A: The idea that the planet is warming up did not come from observations here, it came from observations of Venus. We don’t want to be another Venus.

Q: Can you say a bit about the support you have received from QNRF?

A: The reality is that two years ago, we received one grant from QNRF regarding a micro-lensing method to find planets, and now we have the Exceptional Proposal grant and we also are getting support for Fascination Astronomy. Really, without the support of QNRF, astronomy would not stand in Qatar … and we think that with the help of QNRF, eventually astronomy will have a strong base in Qatar.

You need to start somewhere, and QNRF helped us make that start. Before, many people would say “but you don’t have many astronomers around, so why should QF support such research?” This way we create the foundation. We will develop the human resources, and we will be able to prove to the public that astronomy is a very good introduction for science in general. For instance, if you go to any school, or middle school or even fifth grade—and talk to them about the stars … even if they don’t like math—as usual—or they don’t like science, they will be excited about the topic.
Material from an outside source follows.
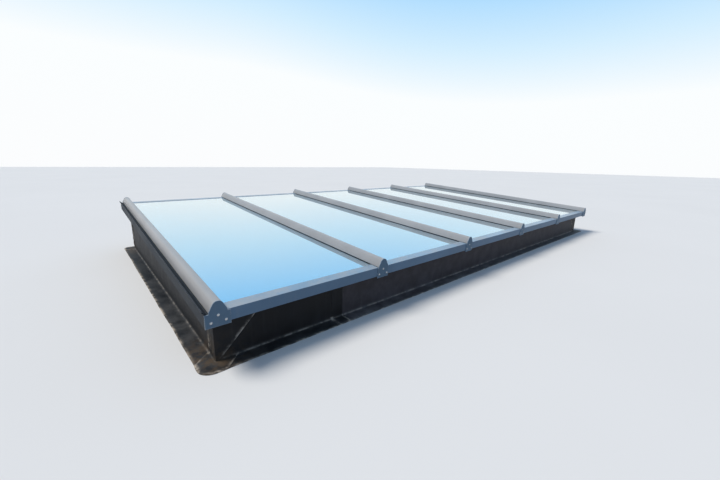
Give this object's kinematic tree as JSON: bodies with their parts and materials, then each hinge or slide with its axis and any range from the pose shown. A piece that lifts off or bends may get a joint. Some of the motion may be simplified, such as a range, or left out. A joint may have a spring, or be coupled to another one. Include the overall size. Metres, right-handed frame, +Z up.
{
  "type": "roof skylight",
  "caption": "Fixed single-slope glazing-bar roof skylight with sealed glass units, capped bars and edge trims, on a kerb dressed with rubber membrane.",
  "frame": {"origin": "centre of the kerb's base, on the roof deck", "axes": "+X along the eaves to the right, +Y from the low front to the high back, +Z up"},
  "size_m": [3.89, 2.1134, 0.3993],
  "materials": {
    "timber": "sawn softwood",
    "membrane": "matt, dusty",
    "bar_metal": "satin powder coat",
    "cap_metal": "satin powder coat",
    "plate_metal": "satin powder coat",
    "trim_metal": "satin powder coat",
    "flashing_metal": "satin powder coat",
    "outer_glass": "clear float glass, blue tint",
    "inner_glass": "clear float glass",
    "spacer": "mill finish",
    "closure": "rigid foam block, black",
    "packer": "rigid extrusion, white",
    "gasket": "matt black",
    "screw": "stainless"
  },
  "bodies": {
    "root": {"back_closures": "closure", "back_end_plates": "plate_metal", "back_trims": "trim_metal", "bar_cap_1": "cap_metal", "bar_cap_2": "cap_metal", "bar_cap_3": "cap_metal", "bar_cap_4": "cap_metal", "bar_cap_5": "cap_metal", "bar_cap_6": "cap_metal", "edge_packer_left": "packer", "edge_packer_right": "packer", "end_plate_screws": "screw", "front_closures": "closure", "front_end_plate_1": "plate_metal", "front_end_plate_2": "plate_metal", "front_end_plate_3": "plate_metal", "front_end_plate_4": "plate_metal", "front_end_plate_5": "plate_metal", "front_end_plate_6": "plate_metal", "front_trim_1": "trim_metal", "front_trim_2": "trim_metal", "front_trim_3": "trim_metal", "front_trim_4": "trim_metal", "front_trim_5": "trim_metal", "inner_pane_1": "inner_glass", "inner_pane_2": "inner_glass", "inner_pane_3": "inner_glass", "inner_pane_4": "inner_glass", "inner_pane_5": "inner_glass", "kerb_back": "timber", "kerb_front": "timber", "kerb_left": "timber", "kerb_right": "timber", "kerb_screws": "screw", "lower_gaskets": "gasket", "membrane_back": "membrane", "membrane_corner_back_left": "membrane", "membrane_corner_back_right": "membrane", "membrane_corner_front_left": "membrane", "membrane_corner_front_right": "membrane", "membrane_front_left": "membrane", "membrane_front_right": "membrane", "membrane_left": "membrane", "membrane_right": "membrane", "outer_pane_1": "outer_glass", "outer_pane_2": "outer_glass", "outer_pane_3": "outer_glass", "outer_pane_4": "outer_glass", "outer_pane_5": "outer_glass", "rafter_1": "bar_metal", "rafter_2": "bar_metal", "rafter_3": "bar_metal", "rafter_4": "bar_metal", "rafter_5": "bar_metal", "rafter_6": "bar_metal", "rafter_screws": "screw", "side_flashing_left": "flashing_metal", "side_flashing_right": "flashing_metal", "spacer_frames": "spacer", "upper_gaskets": "gasket"}
  },
  "joints": []
}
Astronomy is automatically a very good introduction to science. And we have a big problem in Qatar—we need to attract university graduates to science. Most of our graduates go for business and other subjects, but the minority will go for science and we need to increase that number.

Q: Do you really think we will find life on other planets?

A: Really, life is a solution for a very complicated issue. From the beginning of the creation of the universe, the reality is that it is well-tuned to have life. But whether that life is spread across the universe … well, we think yes, it is. But will we be able to find it in our lifetime? Not sure. The universe is huge for us, really, but the repetition of the same experiment or the same conditions that have happened on Earth is very possible. Our galaxy is just one, and it alone has over 200 million stars like our sun. But the universe has millions and millions of galaxies. I mean it has to—one of these has to go right [livability-wise], by statistics.